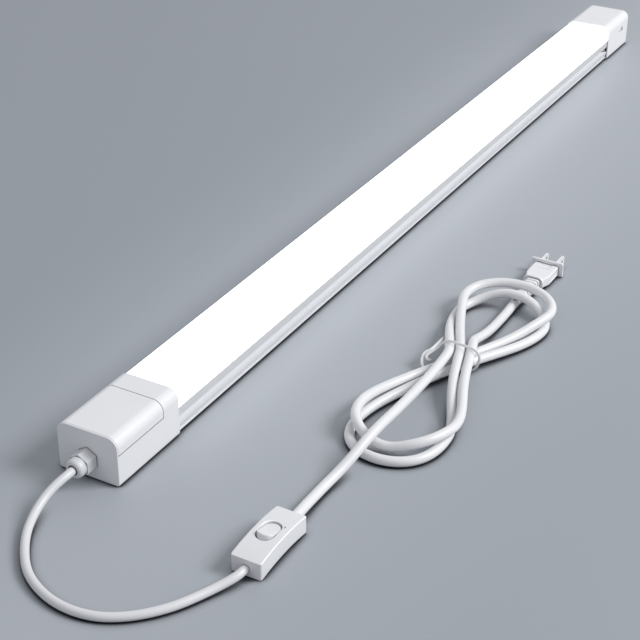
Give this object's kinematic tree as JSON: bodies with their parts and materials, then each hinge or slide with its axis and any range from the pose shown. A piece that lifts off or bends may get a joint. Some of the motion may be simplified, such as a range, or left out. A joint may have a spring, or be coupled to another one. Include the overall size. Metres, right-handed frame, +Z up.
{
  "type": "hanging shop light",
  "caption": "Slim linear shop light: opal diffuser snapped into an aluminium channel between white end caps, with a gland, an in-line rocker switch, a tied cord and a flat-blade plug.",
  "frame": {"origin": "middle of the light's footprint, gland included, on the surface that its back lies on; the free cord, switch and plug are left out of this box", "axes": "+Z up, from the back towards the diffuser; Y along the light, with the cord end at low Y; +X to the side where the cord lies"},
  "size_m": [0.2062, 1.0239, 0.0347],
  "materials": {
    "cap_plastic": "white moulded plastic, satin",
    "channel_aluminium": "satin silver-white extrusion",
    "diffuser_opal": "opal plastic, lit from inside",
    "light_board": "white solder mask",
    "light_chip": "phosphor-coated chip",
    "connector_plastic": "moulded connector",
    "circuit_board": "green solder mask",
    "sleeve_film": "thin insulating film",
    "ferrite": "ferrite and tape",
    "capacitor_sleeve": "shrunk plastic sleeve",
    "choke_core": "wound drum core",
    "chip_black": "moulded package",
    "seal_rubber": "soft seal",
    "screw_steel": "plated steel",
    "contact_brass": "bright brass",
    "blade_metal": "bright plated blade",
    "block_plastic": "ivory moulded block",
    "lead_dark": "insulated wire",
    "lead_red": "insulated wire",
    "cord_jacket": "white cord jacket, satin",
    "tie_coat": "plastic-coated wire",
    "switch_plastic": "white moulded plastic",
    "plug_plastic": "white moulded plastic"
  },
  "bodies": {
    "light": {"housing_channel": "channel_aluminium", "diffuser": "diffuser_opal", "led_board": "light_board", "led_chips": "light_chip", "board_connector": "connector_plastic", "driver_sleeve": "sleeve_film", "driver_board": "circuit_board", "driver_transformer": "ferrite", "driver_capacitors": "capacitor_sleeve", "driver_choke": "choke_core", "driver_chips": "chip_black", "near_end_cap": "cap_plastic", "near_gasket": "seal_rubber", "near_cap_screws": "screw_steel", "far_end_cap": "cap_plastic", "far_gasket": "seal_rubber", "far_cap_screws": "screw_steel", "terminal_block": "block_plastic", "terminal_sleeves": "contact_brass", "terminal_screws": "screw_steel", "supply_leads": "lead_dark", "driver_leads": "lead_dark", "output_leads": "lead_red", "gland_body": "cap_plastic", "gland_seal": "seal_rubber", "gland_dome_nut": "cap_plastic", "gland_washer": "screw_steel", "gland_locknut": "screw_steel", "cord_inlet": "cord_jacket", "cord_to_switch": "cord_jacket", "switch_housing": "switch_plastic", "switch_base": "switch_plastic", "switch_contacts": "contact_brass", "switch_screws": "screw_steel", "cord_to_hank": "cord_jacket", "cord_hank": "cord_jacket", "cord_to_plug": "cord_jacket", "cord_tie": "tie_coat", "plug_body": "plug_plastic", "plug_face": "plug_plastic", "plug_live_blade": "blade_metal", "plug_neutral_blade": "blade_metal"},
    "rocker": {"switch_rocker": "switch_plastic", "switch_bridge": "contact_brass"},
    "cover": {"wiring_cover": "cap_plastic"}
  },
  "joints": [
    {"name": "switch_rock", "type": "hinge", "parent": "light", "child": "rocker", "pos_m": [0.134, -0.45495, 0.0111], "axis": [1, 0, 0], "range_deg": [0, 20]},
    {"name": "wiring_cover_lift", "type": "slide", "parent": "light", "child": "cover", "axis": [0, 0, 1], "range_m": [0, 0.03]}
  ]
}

····················

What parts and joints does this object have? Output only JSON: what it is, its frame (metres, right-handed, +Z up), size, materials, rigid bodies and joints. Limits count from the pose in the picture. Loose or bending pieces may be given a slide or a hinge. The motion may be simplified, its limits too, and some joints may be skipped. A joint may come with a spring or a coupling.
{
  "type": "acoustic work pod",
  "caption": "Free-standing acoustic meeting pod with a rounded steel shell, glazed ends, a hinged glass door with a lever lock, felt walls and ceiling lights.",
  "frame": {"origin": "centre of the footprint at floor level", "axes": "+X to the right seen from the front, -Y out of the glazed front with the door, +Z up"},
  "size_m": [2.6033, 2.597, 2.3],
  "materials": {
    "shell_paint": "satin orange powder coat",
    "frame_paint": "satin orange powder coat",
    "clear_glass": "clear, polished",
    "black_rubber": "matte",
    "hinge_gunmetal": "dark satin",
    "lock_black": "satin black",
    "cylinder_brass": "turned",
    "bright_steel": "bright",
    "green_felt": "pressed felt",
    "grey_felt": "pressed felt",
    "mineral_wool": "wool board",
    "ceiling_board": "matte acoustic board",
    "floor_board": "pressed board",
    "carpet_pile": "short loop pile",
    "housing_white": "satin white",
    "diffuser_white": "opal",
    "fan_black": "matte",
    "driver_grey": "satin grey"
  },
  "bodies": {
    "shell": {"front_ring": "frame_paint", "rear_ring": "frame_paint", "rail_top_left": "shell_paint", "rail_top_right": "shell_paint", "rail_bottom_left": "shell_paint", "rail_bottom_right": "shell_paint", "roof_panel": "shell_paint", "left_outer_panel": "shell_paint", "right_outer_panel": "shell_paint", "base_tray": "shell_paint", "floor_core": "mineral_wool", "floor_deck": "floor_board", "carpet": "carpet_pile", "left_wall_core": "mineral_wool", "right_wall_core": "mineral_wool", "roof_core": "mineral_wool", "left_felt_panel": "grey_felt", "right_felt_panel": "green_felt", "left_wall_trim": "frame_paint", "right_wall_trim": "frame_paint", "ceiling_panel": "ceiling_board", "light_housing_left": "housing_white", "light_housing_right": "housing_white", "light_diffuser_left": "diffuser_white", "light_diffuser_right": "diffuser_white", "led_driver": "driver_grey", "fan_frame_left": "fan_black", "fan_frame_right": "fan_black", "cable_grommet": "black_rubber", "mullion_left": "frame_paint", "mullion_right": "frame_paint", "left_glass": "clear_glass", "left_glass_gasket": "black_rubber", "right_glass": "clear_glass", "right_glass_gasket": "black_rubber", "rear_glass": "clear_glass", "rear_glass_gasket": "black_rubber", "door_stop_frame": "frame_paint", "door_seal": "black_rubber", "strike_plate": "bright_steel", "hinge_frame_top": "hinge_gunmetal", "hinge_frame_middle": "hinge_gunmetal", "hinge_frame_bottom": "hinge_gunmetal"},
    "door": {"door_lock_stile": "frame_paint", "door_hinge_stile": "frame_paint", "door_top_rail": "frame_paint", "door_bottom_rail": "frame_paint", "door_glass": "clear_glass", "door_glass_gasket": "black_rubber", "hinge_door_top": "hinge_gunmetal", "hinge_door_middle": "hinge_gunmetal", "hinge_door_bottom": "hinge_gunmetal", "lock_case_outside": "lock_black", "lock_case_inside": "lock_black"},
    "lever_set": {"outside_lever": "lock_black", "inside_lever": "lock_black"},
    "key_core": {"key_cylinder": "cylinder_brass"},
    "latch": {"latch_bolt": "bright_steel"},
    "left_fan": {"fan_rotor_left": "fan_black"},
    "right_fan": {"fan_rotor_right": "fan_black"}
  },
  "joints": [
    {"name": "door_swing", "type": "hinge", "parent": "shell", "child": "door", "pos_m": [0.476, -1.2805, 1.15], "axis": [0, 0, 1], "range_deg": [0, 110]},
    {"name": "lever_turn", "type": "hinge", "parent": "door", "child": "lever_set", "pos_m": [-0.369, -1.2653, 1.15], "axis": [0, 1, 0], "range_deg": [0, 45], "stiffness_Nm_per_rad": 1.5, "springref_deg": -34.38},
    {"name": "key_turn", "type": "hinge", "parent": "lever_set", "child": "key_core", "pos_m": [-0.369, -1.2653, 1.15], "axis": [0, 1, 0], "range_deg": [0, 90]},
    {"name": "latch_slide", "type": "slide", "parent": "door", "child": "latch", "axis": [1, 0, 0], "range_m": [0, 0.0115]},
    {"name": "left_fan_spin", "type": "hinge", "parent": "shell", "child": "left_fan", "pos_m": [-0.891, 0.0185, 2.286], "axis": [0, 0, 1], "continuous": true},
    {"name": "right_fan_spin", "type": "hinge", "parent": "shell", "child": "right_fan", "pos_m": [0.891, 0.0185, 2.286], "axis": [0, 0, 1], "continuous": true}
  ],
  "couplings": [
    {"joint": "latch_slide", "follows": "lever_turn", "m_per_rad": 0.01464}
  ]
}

····················

-- Problem requirements --
Scan the material above. Return every line containing the string "from".

-- Solution to the problem --
Give this object's kinematic tree as JSON: bodies with their parts and materials, then each hinge or slide with its axis and any range from the pose shown. A piece that lifts off or bends may get a joint. Some of the motion may be simplified, such as a range, or left out. A joint may have a spring, or be coupled to another one. Include the overall size. Metres, right-handed frame, +Z up.
  "frame": {"origin": "middle of the light's footprint, gland included, on the surface that its back lies on; the free cord, switch and plug are left out of this box", "axes": "+Z up, from the back towards the diffuser; Y along the light, with the cord end at low Y; +X to the side where the cord lies"},
    "diffuser_opal": "opal plastic, lit from inside",
What parts and joints does this object have? Output only JSON: what it is, its frame (metres, right-handed, +Z up), size, materials, rigid bodies and joints. Limits count from the pose in the picture. Loose or bending pieces may be given a slide or a hinge. The motion may be simplified, its limits too, and some joints may be skipped. A joint may come with a spring or a coupling.
  "frame": {"origin": "centre of the footprint at floor level", "axes": "+X to the right seen from the front, -Y out of the glazed front with the door, +Z up"},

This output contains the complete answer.